William Shakespeare used this device notably in A Midsummer Night's Dream, Love's Labours Lost, and Hamlet. In Hamlet the Prince of Denmark, Hamlet himself, asks some strolling players to perform the Murder of Gonzago. The action and characters in the play mirror some of the events from the play Hamlet itself, and Prince Hamlet writes additional material to emphasise this. Hamlet wishes to provoke his uncle and sums this up by saying "the play's the thing wherein I'll catch the conscience of the king." Hamlet calls this new play The Mouse-trap, a title which Agatha Christie later took for the long-running play The Mousetrap. Shakespeare also briefly used this device in The Tragedy of Julius Caesar, where the character Cassius, a conspirator against Julius Caesar, exclaims "How many ages hence shall this our lofty scene be acted over, in states unborn and accents yet unknown!", and in As You Like It, where the character Jaques said "All the world's a stage, and all the men and women merely players...". Almost the whole of The Taming of the Shrew is a play-within-a-play, presented to convince a drunken beggar that he is a nobleman watching a private performance, but the device has no relevance to the plot (unless Katharina's subservience to her "lord" in the last scene is intended to strengthen the deception against the beggar) and is often dropped in modern productions.

In Anton Chekhov's The Seagull there are specific allusions to Hamlet: in Chekhov's first act a son stages a play to impress his mother and her new lover; the mother responds by comparing her son to Hamlet. Later he tries to come between them, as Hamlet had done with his mother and her new husband. The tragic developments in the plot follow in part from the scorn the mother, a professional actress, shows for her son's play.
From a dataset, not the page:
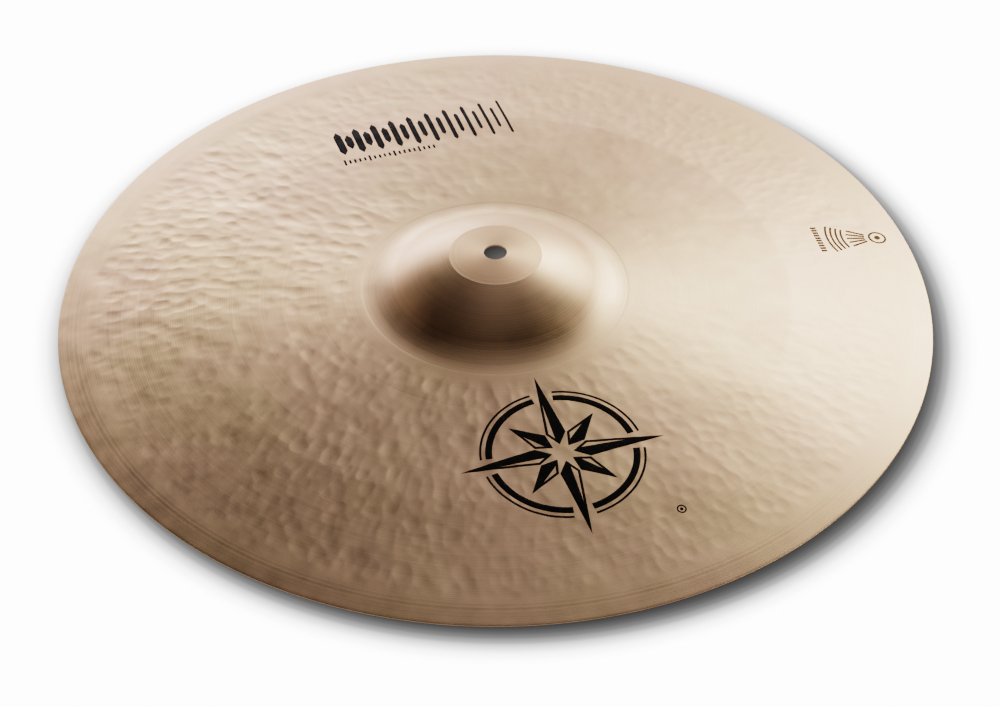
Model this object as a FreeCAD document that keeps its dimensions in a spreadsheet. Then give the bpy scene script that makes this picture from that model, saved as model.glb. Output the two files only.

When characters in a play perform on stage the action of another play, often with other characters forming an "audience", the audience in the theatre sometimes loses its privileged omniscient position because it is suddenly not clear who is in the play and who is in the play within. The device, then, can also be an ironic comment on drama itself, with inversions and reversals of its basic elements: actors become authors. This form is exploited in Berthold Brecht's Caucasian Chalk Circle, where a play is shown as a parable to villagers in soviet Russia to justify the reallocation of their farmland: The tale describes how a child is awarded to a servant-girl rather than its natural mother, an aristocrat, as the woman most likely to care for it well.

Alternatively, a play might be about the production of a play, and include the performance of all or part of the play, as in Noises Off, Les feluettes or The Producers.

Laurence Olivier sets the opening scene of his 1944 film of Henry V in the tiring room of the old Globe Theatre as the actors prepare for their roles on stage. The early part of the film comprises these "stage" performances and only later does the action almost imperceptibly expand to the full realism of the Battle of Agincourt. By way of increasingly more artificial sets (based on mediaeval paintings) the film finally returns to The Globe.

There are also several plays about the background of the theatre including A Chorus Line and Kiss Me, Kate.